After doing more research, I realized that Facebook actually did something right.

Stop Whining. It’s Not What You Think.

At first, I thought Facebook was just recirculating posts I had already seen, but I was very wrong.

Facebook changed their algorithm to limit the posts we’ve now trained ourselves to pass over. They’re making good on their promise to eliminate fake news.

According to Fortune, Facebook announced:

“It was changing the computer algorithm behind its News Feed to limit the reach of people known to frequently blast out links to click bait stories, sensationalist websites and misinformation.”

Here’s what this means for you:

1) You should no longer see posts that are essentially “spamming” you.

According to Adam Mosseri, Facebook’s Vice President for the News Feed, there is a tiny group of people that have been sharing vast amounts of public posts per day. That tiny group is now affected by the algorithm by the fact that the links they share (photos or other posts are excluded from this) will no longer appear in the news feeds of other users. This eliminates a huge chunk of links that you probably have seen shared by others in your own News Feed.

2) The posts and the order that those posts appear in the News Feed are determined by how you responded previously to similar posts.

This includes how you typically interact with ads, sponsored posts, friends, etc.

3) Stories with click-bait style headlines will be de-emphasized.

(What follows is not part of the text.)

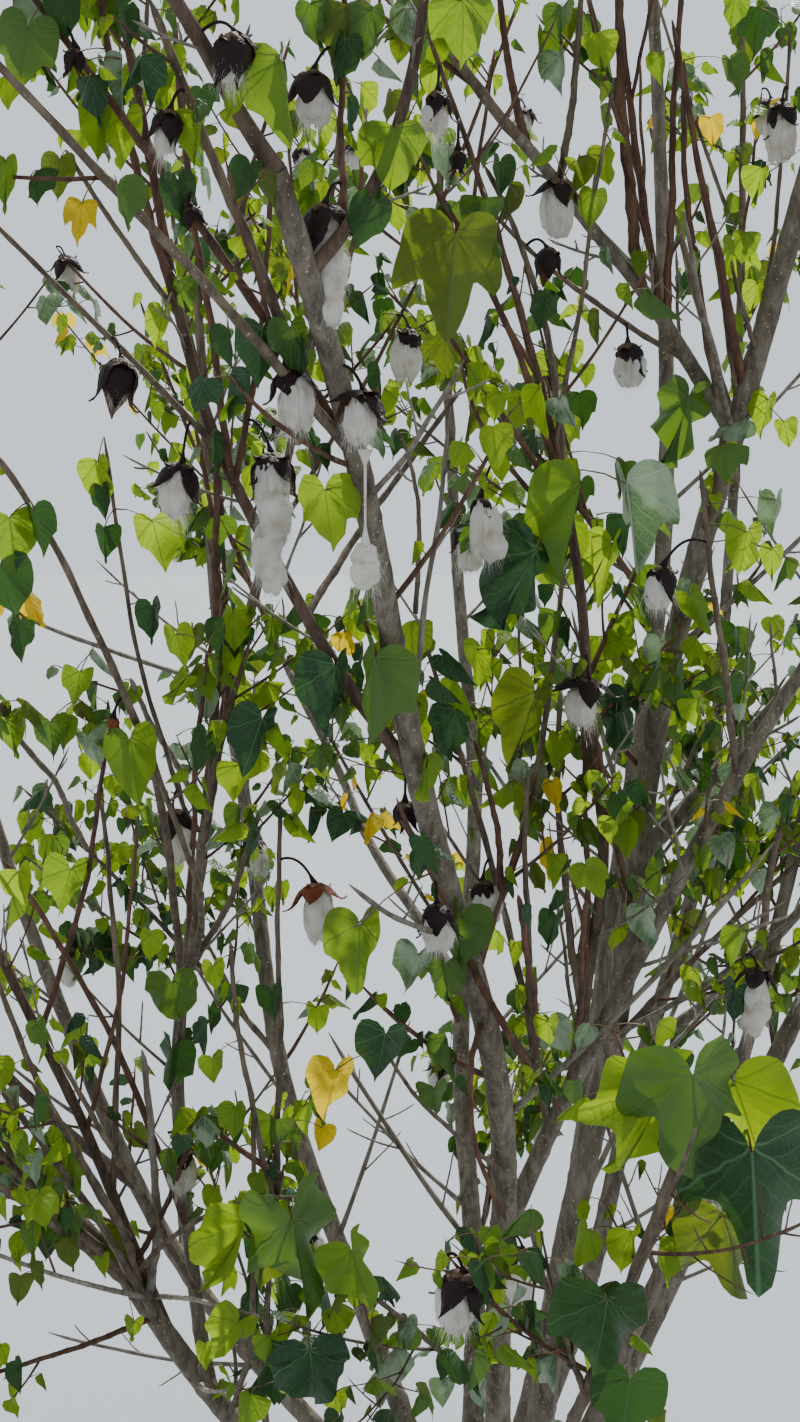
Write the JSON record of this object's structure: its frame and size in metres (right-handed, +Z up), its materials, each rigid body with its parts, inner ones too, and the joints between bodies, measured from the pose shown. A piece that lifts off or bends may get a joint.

You know all those stories that say things like, “You’ll never guess what so-and-so said about so-and-so” or “This is why our country is going to h#&%”…You’ll be seeing fewer of those. The truth is, most of those are fake news anyway, so it’s probably best if you aren’t even tempted by them.

4) Video click-bait stories will disappear from your News Feed.

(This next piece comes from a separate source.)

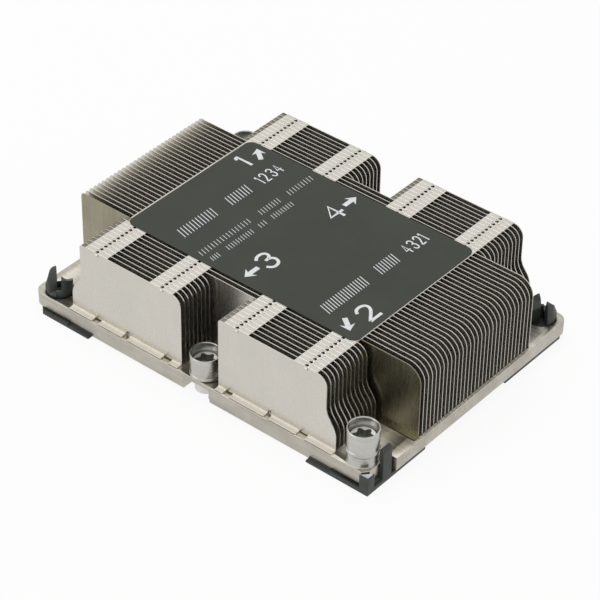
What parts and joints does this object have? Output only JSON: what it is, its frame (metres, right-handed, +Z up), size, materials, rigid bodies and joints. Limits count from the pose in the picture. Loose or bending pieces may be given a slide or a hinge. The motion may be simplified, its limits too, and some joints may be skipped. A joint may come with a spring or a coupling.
{
  "type": "passive server cpu heatsink",
  "caption": "Low passive processor heatsink: folded fins on a base plate, with captive star-socket nuts and a clip-on carrier.",
  "frame": {"origin": "centre of the plate in plan, at the carrier's underside", "axes": "+X along the plate's length and the fins, +Y across the fins to the back, +Z up to the fin tops"},
  "size_m": [0.108, 0.0794, 0.026],
  "materials": {
    "plate_metal": "satin nickel plating",
    "fin_metal": "satin nickel plating",
    "sleeve_metal": "turned, nickel plated",
    "nut_metal": "bright plating",
    "carrier_plastic": "moulded satin",
    "label_film": "satin film"
  },
  "bodies": {
    "heatsink": {"base_plate": "plate_metal", "nut_sleeves": "sleeve_metal", "carrier": "carrier_plastic", "label": "label_film", "fins_front_left": "fin_metal", "fins_front_right": "fin_metal", "fins_back_left": "fin_metal", "fins_back_right": "fin_metal", "fin_bridge_front_1": "fin_metal", "fin_bridge_front_2": "fin_metal", "fin_bridge_front_3": "fin_metal", "fin_bridge_back_1": "fin_metal", "fin_bridge_back_2": "fin_metal", "fin_bridge_back_3": "fin_metal", "fin_full_01": "fin_metal", "fin_full_02": "fin_metal", "fin_full_03": "fin_metal", "fin_full_04": "fin_metal", "fin_full_05": "fin_metal", "fin_full_06": "fin_metal", "fin_full_07": "fin_metal", "fin_full_08": "fin_metal", "fin_full_09": "fin_metal", "fin_full_10": "fin_metal", "fin_full_11": "fin_metal", "fin_full_12": "fin_metal", "fin_full_13": "fin_metal", "fin_full_14": "fin_metal", "fin_full_15": "fin_metal", "fin_full_16": "fin_metal", "fin_full_17": "fin_metal", "fin_full_18": "fin_metal", "fin_full_19": "fin_metal", "fin_full_20": "fin_metal", "fin_full_21": "fin_metal", "fin_full_22": "fin_metal", "fin_full_23": "fin_metal", "fin_full_24": "fin_metal", "fin_full_25": "fin_metal", "fin_full_26": "fin_metal", "fin_full_27": "fin_metal", "fin_full_28": "fin_metal", "fin_full_29": "fin_metal", "fin_full_30": "fin_metal", "fin_full_31": "fin_metal"},
    "nut_1": {"captive_nut_1": "nut_metal"},
    "nut_2": {"captive_nut_2": "nut_metal"},
    "nut_3": {"captive_nut_3": "nut_metal"},
    "nut_4": {"captive_nut_4": "nut_metal"}
  },
  "joints": [
    {"name": "nut_1_turn", "type": "hinge", "parent": "heatsink", "child": "nut_1", "pos_m": [-0.048, 0.0351, 0.00555], "axis": [0, 0, 1], "continuous": true},
    {"name": "nut_2_turn", "type": "hinge", "parent": "heatsink", "child": "nut_2", "pos_m": [0.048, -0.0351, 0.00555], "axis": [0, 0, 1], "continuous": true},
    {"name": "nut_3_turn", "type": "hinge", "parent": "heatsink", "child": "nut_3", "pos_m": [0, -0.0351, 0.00555], "axis": [0, 0, 1], "continuous": true},
    {"name": "nut_4_turn", "type": "hinge", "parent": "heatsink", "child": "nut_4", "pos_m": [0, 0.0351, 0.00555], "axis": [0, 0, 1], "continuous": true}
  ]
}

According to The Verge, Facebook is taking steps to limit images that have fake video play buttons or videos with a static image. Facebook has given preference to video for some time now in their News Feed, and due to spammers finding a work-around, they’re making an effort to weed out those click-bait stories.

5) You should see fast-loading content first.

Thanks to a post in Facebook’s Newsroom, we now know that Facebook is giving preference to web page links that have faster load times. According to Facebook engineers Jiayi Wen and Shengbo Guo, “As many as 40 percent of website visitors abandon a site after three seconds of delay.” They announced that Facebook is making the changes necessary so that users “can spend more time reading the stories they find relevant.”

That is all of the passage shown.